In a past life, I used to create my own fashion line. Actually it was in this life, but it seems like a long time ago. It was a great creative outlet and I met inspiring artists in Minneapolis who put a lot of thought and care into what they wear, where it comes from, and how it is made. I was on the board of a fledgeling eco-fashion organization that challenged me to keep the human and planetary costs of fashion at the forefront of my mind, though I didn’t always succeed at upholding those values while creating my collections.
It was through this organization that I first heard about the film The True Cost and I recently finally sat down and watched it. Though I only make and alter things for myself and my family now, at times I considered going full force into fashion design but always held back. I find it challenging to see the value in making new clothes from scratch when the fabric itself is still burdening the environment with chemical dyes and non-organic cotton and textile production. And there was always a question lingering in the back of my mind: Does the world need more clothes? I am still trying to find a balance between consumption and self-expression.
The best thing about making baby clothes is that at least you never have to buy new fabric. There’s always an abundance of used material to work with – if an adult sized shirt gets a hole or a stain, there’s still plenty left to go around if you turn it into something for baby. We’ve learned that sewing skills are essential to any homestead. This is something my grandparents knew without a doubt and lived out.
My Oma was known to fix holes in socks many time over. At the time I thought it was a funny quirk but have since grown up and understood more of her story and come to respect it. She was the daughter of a wealthy family in Holland and grew up in luxury for the time. When she immigrated to Canada with her husband and his family, the immigration rules were that you could take any number material possessions along but not money. So her family sent her with a brand new sewing machine, fur coats, and more – into the country called Canada. She fixed those fur coats until they were no longer salvageable and then made the into something else. She made blankets for Canadian winters from scrap fabric and stuffed pillows with the excess. This is how she made it work raising 10 children and an apple farm.
Even if I thought fixing socks and pillows like rocks were funny as a child, the frugality and resourcefulness certainly still was passed down to me. I love that you can make new things from old. I used to upcycle things for myself and Tory but more recently, one of my emerging favorite and reasonably quick DIY baby projects is to turn sleeves from an old shirt or sweater into baby pants.
… and I still have lots for fabric left over for something else. With a little practice, projects like this become less daunting, and it’s really fun to see what you can transform.
My sewing style at this point in my life is “better done and cute than not done at all” so there are better ways to make a perfect pair of baby pants and this is not that tutorial. I had to puzzle it out a few times to get it right, but if you work with stretchy fabric it’s pretty forgiving. I like to start with a reference pair of pants that fit her really well for fit.

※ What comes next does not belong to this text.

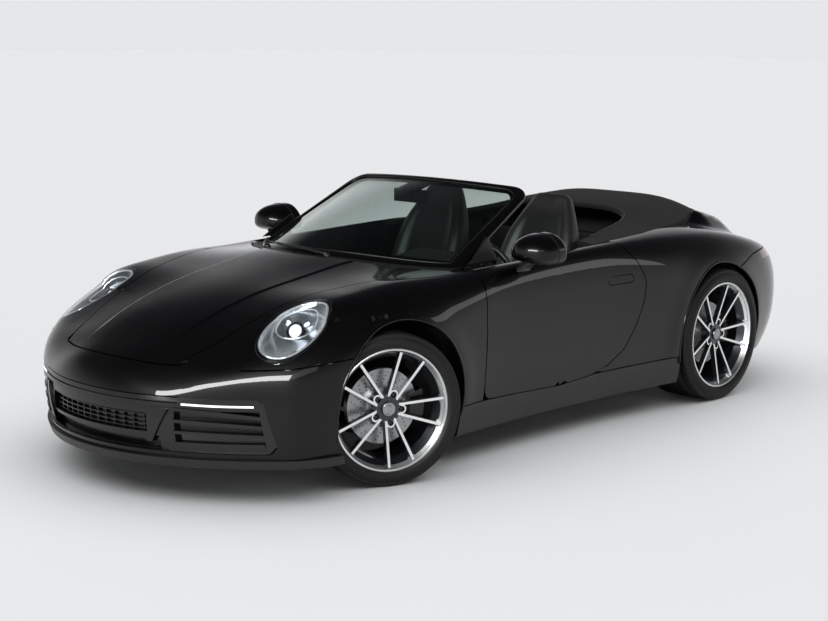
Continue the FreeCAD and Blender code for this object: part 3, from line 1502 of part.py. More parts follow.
def front_seat():
    low, high = seat_x - seat_half, seat_x + seat_half
    cushion = prism(in_sizes(cushion_shares, half_length, deck_height), "side", low, high, seat_corner)
    back = prism(in_sizes(back_shares, half_length, deck_height), "side", low, high, seat_corner)
    taper = [(seat_x + a, b) for a, b in in_sizes(seat_taper_shares, seat_half, deck_height)]
    padded = cushion.fuse(back).common(prism(taper, "front", -half_length, half_length, seat_corner))
    base = prism(in_sizes(seat_base_shares, half_length, deck_height), "side", seat_x - seat_base_half,
                 seat_x + seat_base_half)
    return one_solid(padded.fuse(base).removeSplitter())


def rear_seat():
    low, high = rear_seat_x - rear_seat_half, rear_seat_x + rear_seat_half
    cushion = prism(in_sizes(rear_cushion_shares, half_length, deck_height), "side", low, high)
    back = prism(in_sizes(rear_back_shares, half_length, deck_height), "side", low, high, rear_seat_corner)
    rail_space = block(0, cut_reach, rail_front_y - seat_gap, half_length, 0, rail_high + seat_gap)
    return one_solid(cushion.fuse(back).removeSplitter().cut(rail_space))


# Engine, beams and wheel carriers
def engine_block():
    return block(-engine_half, engine_half, engine_front_y, engine_rear_y, engine_low, engine_high)


def front_beam():
    """The front cross beam with the two lower arms that end under the kingpins."""
    shapes = [block(-front_post_half, front_post_half, front_axle_y - front_post_half,
                    front_axle_y + front_post_half, front_beam_high - tub_wall / 2, bay_low - seat_gap)]
    pin_x = front_track / 2 - kingpin_offset
    height = front_arm_high - front_arm_low
    for side in (-1, 1):
        outline = [(side * front_arm_inner, front_axle_y - front_arm_root), (side * pin_x, front_axle_y - front_arm_tip),
                   (side * pin_x, front_axle_y + front_arm_tip), (side * front_arm_inner, front_axle_y + front_arm_root)]
        shapes.append(prism(outline, "plan", front_arm_low, front_arm_high))
        shapes.append(Part.makeCylinder(front_arm_tip, height, Vector(side * pin_x, front_axle_y, front_arm_low)))
    beam = block(-front_beam_half, front_beam_half, front_axle_y - front_beam_reach, front_axle_y + front_beam_reach,
                 front_beam_low, front_beam_high)
    return one_solid(beam.fuse(shapes).removeSplitter())


def rear_beam():
    """The rear cross beam with its arms, drive shafts, wheel carriers and stub axles."""
    shapes = []
    wheel_centre = rear_track / 2
    stub_end = wheel_centre + disc_place(rear_tyre_width, rear_hub_inset) - disc_bell_wall - kingpin_gap
    for side in (-1, 1):
        outline = [(side * rear_arm_inner, rear_axle_y - rear_arm_root), (side * rear_arm_outer, rear_axle_y - rear_arm_tip),
                   (side * rear_arm_outer, rear_axle_y + rear_arm_tip), (side * rear_arm_inner, rear_axle_y + rear_arm_root)]
        shapes.append(prism(outline, "plan", rear_arm_low, rear_arm_high))
        centre = Vector(side * shaft_inner, rear_axle_y, rear_tyre_radius)
        shapes.append(Part.makeCylinder(shaft_radius, stub_end - shaft_inner, centre, Vector(side, 0, 0)))
        carrier = [(rear_axle_y - rear_carrier_half, rear_carrier_low), (rear_axle_y + rear_carrier_half, rear_carrier_low),
                   (rear_axle_y + rear_carrier_half, rear_carrier_high),
                   (rear_axle_y - rear_carrier_half, rear_carrier_high)]
        shapes.append(prism(carrier, "side", side * rear_carrier_inner, side * rear_carrier_outer, carrier_corner))
    beam = block(-rear_beam_half, rear_beam_half, rear_axle_y - rear_beam_reach, rear_axle_y + rear_beam_reach / 2,
                 rear_beam_low, rail_low - seat_gap)
    return one_solid(beam.fuse(shapes).removeSplitter())


# Door mirrors, seen from ahead in (half width, deck height)
mirror_shell_shares = [(0.918, 1.006), (0.931, 1.072), (1.004, 1.102), (1.080, 1.083), (1.0945, 1.039),
                       (1.080, 1.006), (1.004, 0.989)]
mirror_foot_shares = [(0.891, 0.920), (0.937, 0.920), (0.977, 1.0), (0.929, 1.006)]


def mirror():
    shell = prism(in_sizes(mirror_shell_shares, half_width, deck_height), "front", mirror_front_y, mirror_rear_y,
                  mirror_corner)
    foot = prism(in_sizes(mirror_foot_shares, half_width, deck_height), "front", mirror_foot_front_y,
                 mirror_foot_rear_y)
    return one_solid(shell.fuse(foot).removeSplitter().cut(door_form.core(-seat_gap)))


# Wheels, made straight ahead with the axle along X, outer face to the left
def disc_place(width, inset):
    """The brake disc's outer face, out from the wheel's middle."""
    return width / 2 - rim_bead - disc_setback - inset


def rim(radius, width, inset):
    """The barrel, ten thin spokes in five pairs and the bolted hub."""
    lip = width / 2 - rim_bead
    seat = radius - rim_depth
    well = seat - rim_well
    profile = [(lip, radius), (lip, radius - rim_lip), (lip - rim_slope - rim_lip, seat - rim_wall),
               (lip - rim_face, well - rim_wall), (-lip, well - rim_wall), (-lip, radius), (rim_lip - lip, radius),
               (rim_lip - lip, seat), (rim_slope + rim_depth - lip, well), (lip - rim_face + rim_wall, well),
               (lip - rim_slope, seat), (lip - rim_lip, seat), (lip - rim_lip, radius)]
    barrel = turned(profile, rim_sides)
    face_x = lip - inset
    hub = Part.makeCylinder(hub_radius, hub_depth, Vector(face_x - hub_depth, 0, 0), Vector(1, 0, 0))
    shapes, holes = [], []
    for i in range(spoke_pairs):
        middle = 360.0 / spoke_pairs * i
        for side in (-1, 1):
            shapes.append(spoke(math.radians(middle + side * spoke_root_spread / 2),
                                math.radians(middle + side * spoke_spread / 2),
                                hub_radius - spoke_root_overlap, seat - spoke_tip_overlap, face_x,
                                lip - spoke_tip_inset))
        place = Vector(face_x, bolt_circle * math.sin(math.radians(middle)), bolt_circle * math.cos(math.radians(middle)))
        shapes.append(Part.makeCylinder(bolt_radius + boss_wall, hub_depth, place, Vector(-1, 0, 0)))
        holes.append(Part.makeCylinder(bolt_radius, bolt_pocket, place, Vector(-1, 0, 0)))
    cap = Part.makeCylinder(cap_radius, cap_depth + cap_root, Vector(face_x - cap_root, 0, 0), Vector(1, 0, 0))
    return one_solid(hub.fuse(shapes + [cap]).cut(holes).fuse(barrel))


def spoke(root_turn, tip_turn, root_radius, tip_radius, root_x, tip_x):
    """A straight tapered bar with a narrower face than back."""
    wires = []
    for turn, radius, x, width in ((root_turn, root_radius, root_x, spoke_root_width),
                                   (tip_turn, tip_radius, tip_x, spoke_tip_width)):
        middle = Vector(x, radius * math.sin(turn), radius * math.cos(turn))
        aside = Vector(0, math.cos(turn), -math.sin(turn)) * (width / 2)
        back = Vector(-spoke_depth, 0, 0)
        points = [middle + aside * spoke_face_share, middle - aside * spoke_face_share,
                  middle + back - aside, middle + back + aside]
        wires.append(Part.makePolygon(points + [points[0]]))
    return Part.makeLoft(wires, True, True)


def tyre(radius, width, rim_radius):
    half = width / 2
    bead = half - rim_bead
    inner = [(bead - bead_width, rim_radius - rim_depth + bead_gap),
             (bead - bead_width + bead_slope, rim_radius + seat_gap),
             (bead + rim_bead / 2, rim_radius + tyre_side_step), (half, rim_radius + tyre_bulge),
             (half - tyre_side_step, radius - tyre_shoulder_drop), (half - tyre_shoulder, radius)]
    return turned(inner + [(-a, r) for a, r in reversed(inner)], tyre_sides)


def disc(x, hub_back):
    """A brake disc with its bell, its outer face at x."""
    axle = Vector(1, 0, 0)
    start = Vector(x - disc_thickness, 0, 0)
    plate = Part.makeCylinder(disc_radius, disc_thickness, start, axle)
    plate = plate.cut(Part.makeCylinder(disc_bell_radius - disc_bell_wall, disc_thickness, start, axle))
    bell_x = x - disc_bell_wall
    bell = Part.makeCylinder(disc_bell_radius, hub_back - seat_gap - bell_x, Vector(bell_x, 0, 0), axle)
    return one_solid(plate.fuse(bell).removeSplitter())


def knuckle(x):
    """The front hub carrier and stub axle with its caliper behind the axle, x at the disc's outer face."""
    axle = Vector(1, 0, 0)
    inner_face = x - disc_thickness
    low = front_arm_high + kingpin_gap - front_tyre_radius
    upright = prism([(-carrier_foot, low), (carrier_foot, low), (carrier_head, carrier_high),
                     (-carrier_head, carrier_high)], "side", x - carrier_inner, inner_face - carrier_outer_gap)
    stub_end = x - disc_bell_wall - kingpin_gap
    stub = Part.makeCylinder(carrier_corner, stub_end - x + carrier_inner, Vector(x - carrier_inner, 0, 0), axle)
    start = Vector(inner_face - caliper_cover, 0, 0)
    length = disc_thickness + 2 * caliper_cover
    outer = Part.makeCylinder(disc_radius + caliper_rise, length, start, axle)
    inner = Part.makeCylinder(disc_radius - caliper_drop, length, start, axle)
    slot = Part.makeCylinder(disc_radius + caliper_slot_rise, disc_thickness + 2 * caliper_slot_gap,
                             Vector(inner_face - caliper_slot_gap, 0, 0), axle)
    far = disc_radius * 2
    wedge = prism([(0.0, 0.0), (far, -far * caliper_share / 2), (far, far * caliper_share / 2)], "side",
                  start.x, start.x + length)
    caliper = outer.cut([inner, slot]).common(wedge)
    bridge = block(start.x, start.x + bridge_thickness, 0, disc_radius - caliper_drop / 2, -bridge_half, bridge_half)
    return one_solid(upright.fuse([stub, caliper, bridge]).removeSplitter())


def placed(shape, side, track, axle_y, axle_z, turn):
    """A left-hand wheel piece moved to its corner; the right one is its mirror image."""
    shape = shape.copy()
    shape.translate(Vector(kingpin_offset, 0, 0))
    if side < 0:
        shape = mirrored(shape)
    shape.rotate(Vector(0, 0, 0), Vector(0, 0, 1), -turn)
    shape.translate(Vector(side * (track / 2 - kingpin_offset), axle_y, axle_z))
    return shape


os.makedirs("parts", exist_ok=True)
for name, make in (("wing", wing), ("door", door), ("quarter", quarter), ("mirror", mirror)):
    left = make()
    save(name + "_left", [left])
    save(name + "_right", [mirrored(left)])
for name, make in (("bonnet", bonnet), ("engine_lid", engine_lid), ("rear_spoiler", rear_spoiler),
                   ("cowl", cowl), ("front_bumper", front_bumper), ("front_grille", front_grille),
                   ("front_lip", front_lip), ("tail_lamps", tail_lamps), ("rear_bumper", rear_bumper),
                   ("rear_diffuser", rear_diffuser), ("exhaust", exhaust), ("windscreen_frame", windscreen_frame),
                   ("windscreen", windscreen), ("inside_mirror", inside_mirror),
                   ("tonneau_cover", tonneau_cover), ("floor_tub", floor_tub), ("dashboard", dashboard),
                   ("steering_wheel", steering_wheel), ("engine_block", engine_block),
                   ("front_beam", front_beam), ("rear_beam", rear_beam)):
    save(name, [make()])
save("headlamp_units", pair([headlamp_unit()]))
save("headlamp_lenses", headlamp_lenses())
save("sill_skirts", sill_skirts())
save("wipers", wipers())
save("front_seats", pair([front_seat()]))
save("rear_seats", pair([rear_seat()]))
for end, track, axle_y, radius, width, rim_radius, inset, turn in (
        ("front", front_track, front_axle_y, front_tyre_radius, front_tyre_width, front_rim_radius, hub_inset,
         steer_angle),
        ("rear", rear_track, rear_axle_y, rear_tyre_radius, rear_tyre_width, rear_rim_radius, rear_hub_inset, 0.0)):
    disc_x = disc_place(width, inset)
    hub_back = width / 2 - rim_bead - inset - hub_depth
    pieces = {"rim": rim(rim_radius, width, inset), "tyre": tyre(radius, width, rim_radius),
              "disc": disc(disc_x, hub_back)}
    if end == "front":
        pieces["knuckle"] = knuckle(disc_x)
    for name, shape in pieces.items():
        for side, hand in ((1, "left"), (-1, "right")):
            save(name + "_" + end + "_" + hand, [placed(shape, side, track, axle_y, radius, turn)])
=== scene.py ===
import math

import bmesh
import bpy
import json
import numpy as np
from mathutils import Matrix, Vector

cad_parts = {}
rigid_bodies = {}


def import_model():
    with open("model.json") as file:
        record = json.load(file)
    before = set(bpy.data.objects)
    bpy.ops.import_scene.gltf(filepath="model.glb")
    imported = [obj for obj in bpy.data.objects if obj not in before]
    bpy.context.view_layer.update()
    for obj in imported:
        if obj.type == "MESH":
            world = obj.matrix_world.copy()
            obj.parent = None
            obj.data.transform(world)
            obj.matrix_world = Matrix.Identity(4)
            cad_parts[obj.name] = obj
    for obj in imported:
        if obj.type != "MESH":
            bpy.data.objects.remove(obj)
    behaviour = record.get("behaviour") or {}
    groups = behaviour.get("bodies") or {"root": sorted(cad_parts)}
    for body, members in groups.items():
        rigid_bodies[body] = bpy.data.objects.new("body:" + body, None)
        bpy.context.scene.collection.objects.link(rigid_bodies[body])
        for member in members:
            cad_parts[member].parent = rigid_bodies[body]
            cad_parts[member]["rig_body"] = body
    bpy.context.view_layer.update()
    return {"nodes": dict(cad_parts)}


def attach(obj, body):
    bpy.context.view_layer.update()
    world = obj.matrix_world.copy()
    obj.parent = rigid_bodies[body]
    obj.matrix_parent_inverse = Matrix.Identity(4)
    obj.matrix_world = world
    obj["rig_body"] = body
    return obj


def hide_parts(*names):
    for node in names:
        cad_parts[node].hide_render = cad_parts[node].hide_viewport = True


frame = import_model()
mm = 0.001

# Sizes of the car that its solids were made from, in millimetres
half_length = 2259.5
half_width = 926.0
deck_height = 900.0
widest_height = 520.0
sill_height = 140.0
front_axle_y = -1256.5
rear_axle_y = 1193.5
front_tyre_radius = 334.0
rear_tyre_radius = 351.0
front_arch_radius = 380.0
rear_arch_radius = 385.0

# Powers, rounds and blends of the body's form
crest_power = 1.4
crest_roll = 330.0
lean_power = 2.4
sill_tuck = 42.0
arch_flare = 8.0
flare_margin = 15.0
flare_spread = 70.0
nose_blend = 150.0
tail_blend = 110.0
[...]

First, using the pair of pants that you like as a guide, overlap the pants and lay them as flat as you can onto the sleeve. Then either trace first or cut around your base pair of pants, checking to make sure that you’re only cutting one layer of fabric at a time because the front and back of the leg will be slightly different cuts. For the back panel just lay it flat as best you can and estimate the extra fabric. Remember that you are using the folded top of the sleeve as the outer edge of the leg, so you don’t cut it.
When you are finished, the shape should look something like this:
Repeat this but inverted with the other sleeve.
Now is the time to add any embellishments since it’s much easier to sew while it’s flat than when it becomes little baby pants. I’m adding back pockets to mine with an easy zig zag stitch.
Now we’re going to start putting it all together! Lay the two pieces mirrored to each other with the nice side of the fabric facing in. Pin the sides together until you get to the crotch and then sew just from the top down those ski slopes. Then set it aside while we prep the waistband.
You can use any fabric for the waistband but I like to use the hem of a t-shirt or the same sweater because there’s a built in pocket for the elastic already made. Cut the fabric to match the opening of your pants. Cut an elastic piece a little shorter than that, with a similar amount of stretch to the pants you’re using for fit guide. Feed the elastic through with a safety pin.
Then turn the nice side in and sew through the elastic and the fabric together to make it into a circular waistband. Trim it tight.
Bring it back together now. Pull the waistband around the top of the waist hole and pin the band to the pants, making sure that the ugly side is facing up while the pants are right-side-out. Pin all around it so that it won’t be uneven when you’re finished sewing it. Go ahead and sew a straight stitch around, pulling out the pins as you go. It’s a good idea to reinforce all your seams as you go with either a second row of stitching or a zig zag.
Turn the pants inside out and pin the legs together now, starting from the bottom hems to the center, making sure it’s all even. Sew straight across from one leg to the other, zipping the legs together for the final reveal!
Flip them back out again and they’re ready to go! I like to finish it off with a zig zag top stitch to make the seam lay flat and add some flair. I’m a night owl – I’ve resigned myself to early bedtimes during the week but I can’t help it – I still love to do projects late into the night. I’ve gotten pretty efficient with a sewing machine but this took me about four hours total. I was pretty impatient to try them on her in the morning!